2 Corinthians 7:9
. . . yet now I am happy, not because you were made sorry, but because your sorrow led you to repentance. For you became sorrowful as God intended and so were not harmed in any way by us.
Our granddaughter, Virginia Rose, will be three-years-old in less than a week, and she's growing by leaps and bounds in every measurable way. One area in which she has shown monumental progress over the last year is talking. It's hard to believe that, at one point, we were all concerned about this as Virginia demonstrated she understood what we said to her, but wasn't responding verbally.
We can kiss that worry good-bye! From the minute she enters our house until the moment she leaves, Virginia is a delightful chatterbox. And, her vocabulary use and pronunciation improves daily.
One phrase she's mastered is, "I sowwy," when she realizes she's done something she shouldn't. When Virginia visits us recently, she says this every time she lets a BB roll off the table and expects this Gammie to fetch them.
"Virginia," my husband, Danny, says rather sternly, "When you say, 'I'm sorry,' it also means that you won't do this again."
"I sowwy, Papa."
But, this lesson is far from sticking.
On her next visit, Virginia is at the table, messing around with her Play-Doh and BBs, when I get up to make some coffee. The minute my back is turned, I hear them. The rattling, tip-tip-tap of renegade BBs hitting the wood floor.
"Virginia!" I lament, though not unkindly.
"I sowwy, Gammie."
I have to chuckle. "Virginia, you're getting really good at saying, 'I'm sorry,' but not doing anything about it."
Without missing a beat, she responds, "I know!"
How many times have we apologized to someone for a wrongdoing, but didn't change our ways? Maybe, we said, "I'm sorry," simply to placate another or smooth over a situation for the time being. Our words came easy, but our hearts and minds harbored insincerity.
St. Paul makes it crystal clear in 2 Corinthians 7:9 - Being sorry means nothing unless we repent. Unless we realize the deeds committed must cease. Unless we seek true forgiveness with contrite and humble hearts.
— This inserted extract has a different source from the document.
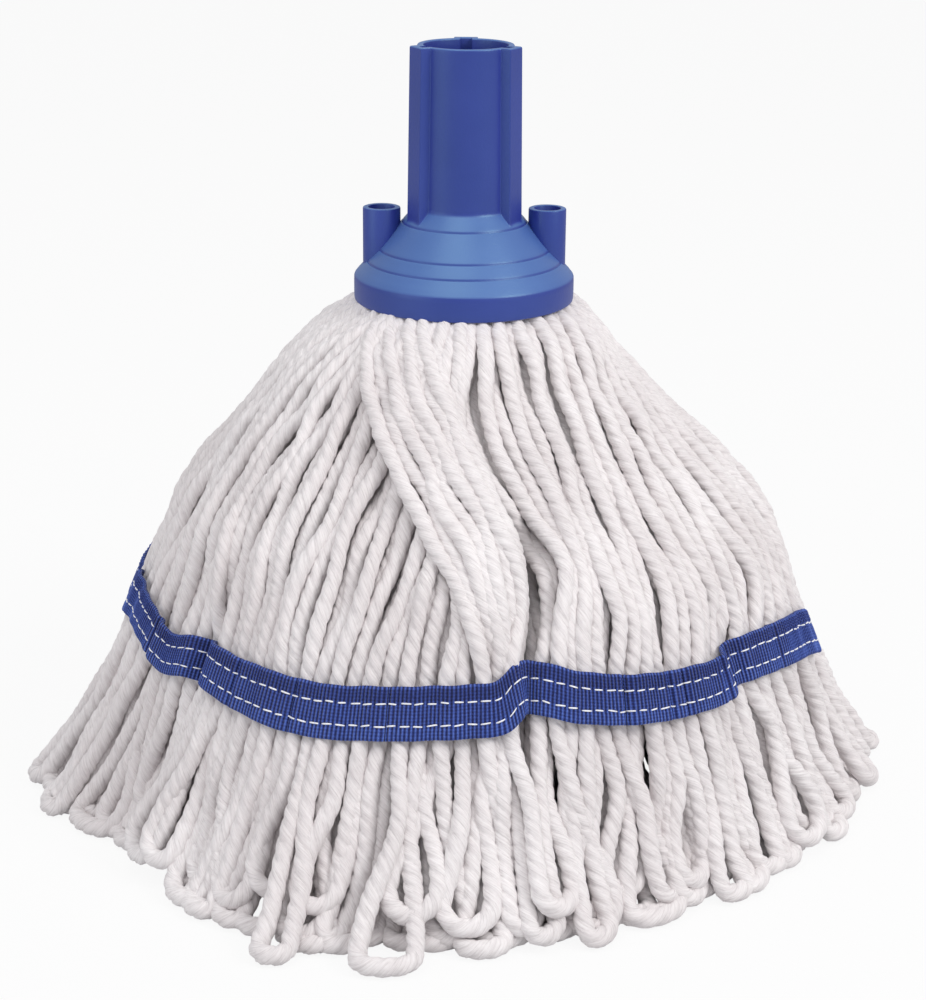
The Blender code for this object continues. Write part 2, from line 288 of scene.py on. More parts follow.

And, realize that apologies are only as good as our follow through.
Have you ever told someone, "I'm sorry," and not meant it?
Please join me in prayer:
Help us, Father, to be sincere when we apologize to others. Let our words come from hearts which understand that true forgiveness comes from true repentance. May we always bear in mind Your great gift through Your Son, Christ Jesus, of forgiveness for our sins. Amen.